WRITTEN PROBLEM
Every record here should be printed again exactly.

Items listed in a dataset
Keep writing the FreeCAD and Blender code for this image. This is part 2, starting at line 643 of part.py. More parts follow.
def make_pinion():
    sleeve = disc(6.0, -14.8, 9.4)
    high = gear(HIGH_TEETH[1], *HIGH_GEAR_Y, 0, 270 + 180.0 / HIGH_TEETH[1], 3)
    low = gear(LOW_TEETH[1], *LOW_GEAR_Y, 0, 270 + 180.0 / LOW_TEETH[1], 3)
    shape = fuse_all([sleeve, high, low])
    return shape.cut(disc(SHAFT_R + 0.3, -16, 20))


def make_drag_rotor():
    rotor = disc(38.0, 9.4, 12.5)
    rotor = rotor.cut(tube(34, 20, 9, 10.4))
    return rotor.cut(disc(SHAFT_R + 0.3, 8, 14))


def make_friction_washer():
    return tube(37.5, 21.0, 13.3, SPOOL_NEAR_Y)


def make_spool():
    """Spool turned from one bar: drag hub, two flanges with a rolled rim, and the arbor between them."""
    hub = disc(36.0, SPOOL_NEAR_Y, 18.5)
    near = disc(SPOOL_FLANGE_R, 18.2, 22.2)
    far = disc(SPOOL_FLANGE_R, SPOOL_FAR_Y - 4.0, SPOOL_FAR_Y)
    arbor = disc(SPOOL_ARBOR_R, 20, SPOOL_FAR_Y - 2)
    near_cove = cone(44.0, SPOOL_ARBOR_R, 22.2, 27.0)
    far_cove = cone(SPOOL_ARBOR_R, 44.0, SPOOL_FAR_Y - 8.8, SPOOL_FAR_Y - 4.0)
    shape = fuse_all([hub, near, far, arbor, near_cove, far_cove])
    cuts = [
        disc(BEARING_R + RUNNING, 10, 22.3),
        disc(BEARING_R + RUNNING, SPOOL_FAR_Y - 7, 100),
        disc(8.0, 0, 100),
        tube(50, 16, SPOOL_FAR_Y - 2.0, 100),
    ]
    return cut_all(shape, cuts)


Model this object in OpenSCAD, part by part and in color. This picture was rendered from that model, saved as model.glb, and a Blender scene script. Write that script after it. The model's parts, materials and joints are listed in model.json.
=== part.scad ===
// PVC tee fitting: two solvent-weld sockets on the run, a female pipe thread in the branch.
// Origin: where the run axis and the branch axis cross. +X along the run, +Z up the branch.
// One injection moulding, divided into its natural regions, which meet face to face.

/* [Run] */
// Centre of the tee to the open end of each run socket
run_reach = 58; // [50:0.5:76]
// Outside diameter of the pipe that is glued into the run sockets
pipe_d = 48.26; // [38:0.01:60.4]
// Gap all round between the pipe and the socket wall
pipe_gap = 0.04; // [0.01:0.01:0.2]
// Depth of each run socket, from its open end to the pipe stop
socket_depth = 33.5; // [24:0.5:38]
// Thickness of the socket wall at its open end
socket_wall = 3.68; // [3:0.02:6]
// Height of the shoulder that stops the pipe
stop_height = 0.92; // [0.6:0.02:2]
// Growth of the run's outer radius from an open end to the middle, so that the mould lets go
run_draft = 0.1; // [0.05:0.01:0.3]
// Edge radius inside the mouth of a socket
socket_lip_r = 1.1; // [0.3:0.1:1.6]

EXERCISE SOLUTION
Keep writing the FreeCAD and Blender code for this image. This is part 2, starting at line 643 of part.py. More parts follow.
def make_pinion():
    sleeve = disc(6.0, -14.8, 9.4)
    high = gear(HIGH_TEETH[1], *HIGH_GEAR_Y, 0, 270 + 180.0 / HIGH_TEETH[1], 3)
    low = gear(LOW_TEETH[1], *LOW_GEAR_Y, 0, 270 + 180.0 / LOW_TEETH[1], 3)
    shape = fuse_all([sleeve, high, low])
    return shape.cut(disc(SHAFT_R + 0.3, -16, 20))


def make_drag_rotor():
    rotor = disc(38.0, 9.4, 12.5)
    rotor = rotor.cut(tube(34, 20, 9, 10.4))
    return rotor.cut(disc(SHAFT_R + 0.3, 8, 14))


def make_friction_washer():
    return tube(37.5, 21.0, 13.3, SPOOL_NEAR_Y)


def make_spool():
    """Spool turned from one bar: drag hub, two flanges with a rolled rim, and the arbor between them."""
    hub = disc(36.0, SPOOL_NEAR_Y, 18.5)
    near = disc(SPOOL_FLANGE_R, 18.2, 22.2)
    far = disc(SPOOL_FLANGE_R, SPOOL_FAR_Y - 4.0, SPOOL_FAR_Y)
    arbor = disc(SPOOL_ARBOR_R, 20, SPOOL_FAR_Y - 2)
    near_cove = cone(44.0, SPOOL_ARBOR_R, 22.2, 27.0)
    far_cove = cone(SPOOL_ARBOR_R, 44.0, SPOOL_FAR_Y - 8.8, SPOOL_FAR_Y - 4.0)
    shape = fuse_all([hub, near, far, arbor, near_cove, far_cove])
    cuts = [
        disc(BEARING_R + RUNNING, 10, 22.3),
        disc(BEARING_R + RUNNING, SPOOL_FAR_Y - 7, 100),
        disc(8.0, 0, 100),
        tube(50, 16, SPOOL_FAR_Y - 2.0, 100),
    ]
    return cut_all(shape, cuts)


Model this object in OpenSCAD, part by part and in color. This picture was rendered from that model, saved as model.glb, and a Blender scene script. Write that script after it. The model's parts, materials and joints are listed in model.json.
=== part.scad ===
// PVC tee fitting: two solvent-weld sockets on the run, a female pipe thread in the branch.
// Origin: where the run axis and the branch axis cross. +X along the run, +Z up the branch.
// One injection moulding, divided into its natural regions, which meet face to face.

/* [Run] */
// Centre of the tee to the open end of each run socket
run_reach = 58; // [50:0.5:76]
// Outside diameter of the pipe that is glued into the run sockets
pipe_d = 48.26; // [38:0.01:60.4]
// Gap all round between the pipe and the socket wall
pipe_gap = 0.04; // [0.01:0.01:0.2]
// Depth of each run socket, from its open end to the pipe stop
socket_depth = 33.5; // [24:0.5:38]
// Thickness of the socket wall at its open end
socket_wall = 3.68; // [3:0.02:6]
// Height of the shoulder that stops the pipe
stop_height = 0.92; // [0.6:0.02:2]
// Growth of the run's outer radius from an open end to the middle, so that the mould lets go
run_draft = 0.1; // [0.05:0.01:0.3]
// Edge radius inside the mouth of a socket
socket_lip_r = 1.1; // [0.3:0.1:1.6]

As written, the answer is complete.